- Direction -
Lines containing the string "this" are to be collected in full.
---------- Listed records ----------
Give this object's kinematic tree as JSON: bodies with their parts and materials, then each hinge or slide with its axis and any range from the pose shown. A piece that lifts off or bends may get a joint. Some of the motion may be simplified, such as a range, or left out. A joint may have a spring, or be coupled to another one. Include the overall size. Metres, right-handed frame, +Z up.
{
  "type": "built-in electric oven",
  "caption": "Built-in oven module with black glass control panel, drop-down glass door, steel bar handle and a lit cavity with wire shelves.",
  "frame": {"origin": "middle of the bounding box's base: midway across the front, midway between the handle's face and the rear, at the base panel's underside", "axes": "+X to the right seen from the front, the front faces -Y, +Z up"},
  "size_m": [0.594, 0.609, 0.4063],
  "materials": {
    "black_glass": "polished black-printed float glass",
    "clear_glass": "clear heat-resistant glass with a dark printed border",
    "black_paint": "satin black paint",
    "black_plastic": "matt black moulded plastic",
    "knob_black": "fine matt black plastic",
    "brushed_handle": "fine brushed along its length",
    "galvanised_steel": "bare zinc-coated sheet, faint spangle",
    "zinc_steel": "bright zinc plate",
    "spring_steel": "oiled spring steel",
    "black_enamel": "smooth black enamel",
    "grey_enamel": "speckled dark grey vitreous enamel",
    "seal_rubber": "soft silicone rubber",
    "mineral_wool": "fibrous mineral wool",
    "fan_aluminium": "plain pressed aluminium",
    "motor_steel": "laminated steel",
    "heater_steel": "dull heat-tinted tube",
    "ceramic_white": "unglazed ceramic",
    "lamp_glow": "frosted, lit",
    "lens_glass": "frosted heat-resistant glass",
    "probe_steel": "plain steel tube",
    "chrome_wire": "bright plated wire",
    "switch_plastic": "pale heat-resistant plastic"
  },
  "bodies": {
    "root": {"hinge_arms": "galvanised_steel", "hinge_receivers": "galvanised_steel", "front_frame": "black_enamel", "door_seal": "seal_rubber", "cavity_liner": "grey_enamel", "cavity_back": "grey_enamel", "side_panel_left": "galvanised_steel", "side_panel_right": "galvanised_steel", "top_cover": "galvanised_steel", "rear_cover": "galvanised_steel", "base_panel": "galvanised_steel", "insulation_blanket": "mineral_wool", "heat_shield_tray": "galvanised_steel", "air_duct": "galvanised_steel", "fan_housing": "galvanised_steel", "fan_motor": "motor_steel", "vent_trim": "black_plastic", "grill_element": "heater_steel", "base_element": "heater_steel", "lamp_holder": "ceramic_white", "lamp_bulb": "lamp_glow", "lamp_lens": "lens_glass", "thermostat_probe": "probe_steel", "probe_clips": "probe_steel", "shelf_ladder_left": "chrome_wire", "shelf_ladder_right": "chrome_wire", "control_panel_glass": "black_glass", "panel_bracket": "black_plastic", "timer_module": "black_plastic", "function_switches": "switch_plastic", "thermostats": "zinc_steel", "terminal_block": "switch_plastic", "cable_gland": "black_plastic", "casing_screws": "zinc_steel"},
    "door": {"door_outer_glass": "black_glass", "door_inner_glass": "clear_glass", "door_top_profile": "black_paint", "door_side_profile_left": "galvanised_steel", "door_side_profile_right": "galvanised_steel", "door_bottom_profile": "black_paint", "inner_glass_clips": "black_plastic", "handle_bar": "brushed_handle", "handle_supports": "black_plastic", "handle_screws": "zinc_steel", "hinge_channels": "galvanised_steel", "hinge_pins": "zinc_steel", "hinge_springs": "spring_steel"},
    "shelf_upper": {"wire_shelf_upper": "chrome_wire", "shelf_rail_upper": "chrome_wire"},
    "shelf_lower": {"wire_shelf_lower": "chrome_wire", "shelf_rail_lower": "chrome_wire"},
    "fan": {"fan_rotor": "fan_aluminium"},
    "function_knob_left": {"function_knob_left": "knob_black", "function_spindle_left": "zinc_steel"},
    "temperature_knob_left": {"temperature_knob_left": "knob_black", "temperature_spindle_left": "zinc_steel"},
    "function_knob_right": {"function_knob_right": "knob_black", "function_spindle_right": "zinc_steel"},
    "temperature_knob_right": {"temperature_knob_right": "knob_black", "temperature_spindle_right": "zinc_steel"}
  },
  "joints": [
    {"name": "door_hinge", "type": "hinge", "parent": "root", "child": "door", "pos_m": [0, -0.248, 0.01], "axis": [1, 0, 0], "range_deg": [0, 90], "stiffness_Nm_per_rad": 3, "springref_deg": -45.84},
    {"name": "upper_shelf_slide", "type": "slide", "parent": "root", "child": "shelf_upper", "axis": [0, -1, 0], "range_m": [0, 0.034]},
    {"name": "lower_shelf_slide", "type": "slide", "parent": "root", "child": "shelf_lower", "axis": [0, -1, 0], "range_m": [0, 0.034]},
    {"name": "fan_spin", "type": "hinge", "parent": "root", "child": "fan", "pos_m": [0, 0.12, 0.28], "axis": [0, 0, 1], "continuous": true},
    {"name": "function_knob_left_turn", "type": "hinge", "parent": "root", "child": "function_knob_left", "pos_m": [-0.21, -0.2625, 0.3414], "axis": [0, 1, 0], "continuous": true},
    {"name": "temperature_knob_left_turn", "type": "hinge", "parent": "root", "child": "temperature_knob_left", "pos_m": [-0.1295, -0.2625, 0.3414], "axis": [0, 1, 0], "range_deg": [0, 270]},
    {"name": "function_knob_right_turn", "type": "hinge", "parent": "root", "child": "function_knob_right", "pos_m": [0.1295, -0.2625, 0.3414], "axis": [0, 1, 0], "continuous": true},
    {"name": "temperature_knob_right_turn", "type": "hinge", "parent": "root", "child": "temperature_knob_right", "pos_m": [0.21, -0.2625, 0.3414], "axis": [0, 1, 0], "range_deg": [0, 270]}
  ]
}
----------
---------- Listed records ----------
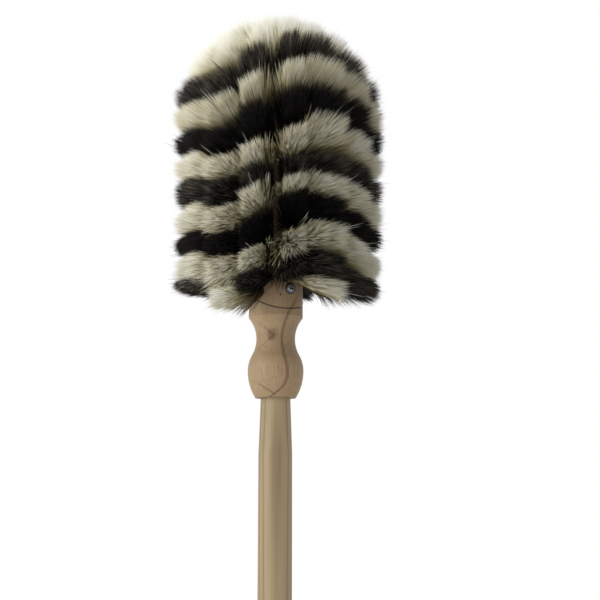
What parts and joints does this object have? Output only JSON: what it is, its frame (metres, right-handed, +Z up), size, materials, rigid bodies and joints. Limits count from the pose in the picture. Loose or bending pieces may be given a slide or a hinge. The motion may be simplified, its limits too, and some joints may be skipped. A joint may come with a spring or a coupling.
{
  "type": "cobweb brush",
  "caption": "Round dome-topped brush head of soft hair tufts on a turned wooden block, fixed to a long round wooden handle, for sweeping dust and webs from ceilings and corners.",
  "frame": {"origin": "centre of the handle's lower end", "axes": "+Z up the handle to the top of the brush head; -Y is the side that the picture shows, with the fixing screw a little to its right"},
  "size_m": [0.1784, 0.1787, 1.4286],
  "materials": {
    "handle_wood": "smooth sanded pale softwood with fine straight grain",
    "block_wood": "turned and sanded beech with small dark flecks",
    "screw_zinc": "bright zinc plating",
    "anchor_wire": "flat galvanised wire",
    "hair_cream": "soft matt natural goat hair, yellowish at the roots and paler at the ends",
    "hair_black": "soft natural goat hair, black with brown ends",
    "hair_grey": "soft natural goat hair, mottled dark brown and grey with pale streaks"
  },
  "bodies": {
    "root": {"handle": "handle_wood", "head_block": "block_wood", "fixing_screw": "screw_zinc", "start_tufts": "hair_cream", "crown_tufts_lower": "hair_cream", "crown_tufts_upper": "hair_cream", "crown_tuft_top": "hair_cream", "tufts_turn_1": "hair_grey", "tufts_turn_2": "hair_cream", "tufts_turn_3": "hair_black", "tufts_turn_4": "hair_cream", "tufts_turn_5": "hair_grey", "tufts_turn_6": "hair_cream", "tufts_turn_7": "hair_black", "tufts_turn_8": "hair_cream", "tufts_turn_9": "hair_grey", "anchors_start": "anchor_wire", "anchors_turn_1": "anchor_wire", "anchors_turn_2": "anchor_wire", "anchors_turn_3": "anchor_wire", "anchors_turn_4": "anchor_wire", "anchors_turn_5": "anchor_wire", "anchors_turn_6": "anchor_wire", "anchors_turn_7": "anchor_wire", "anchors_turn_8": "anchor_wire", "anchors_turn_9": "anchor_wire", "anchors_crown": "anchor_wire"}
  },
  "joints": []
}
----------
- Expected answer -
Give this object's kinematic tree as JSON: bodies with their parts and materials, then each hinge or slide with its axis and any range from the pose shown. A piece that lifts off or bends may get a joint. Some of the motion may be simplified, such as a range, or left out. A joint may have a spring, or be coupled to another one. Include the overall size. Metres, right-handed frame, +Z up.
What parts and joints does this object have? Output only JSON: what it is, its frame (metres, right-handed, +Z up), size, materials, rigid bodies and joints. Limits count from the pose in the picture. Loose or bending pieces may be given a slide or a hinge. The motion may be simplified, its limits too, and some joints may be skipped. A joint may come with a spring or a coupling.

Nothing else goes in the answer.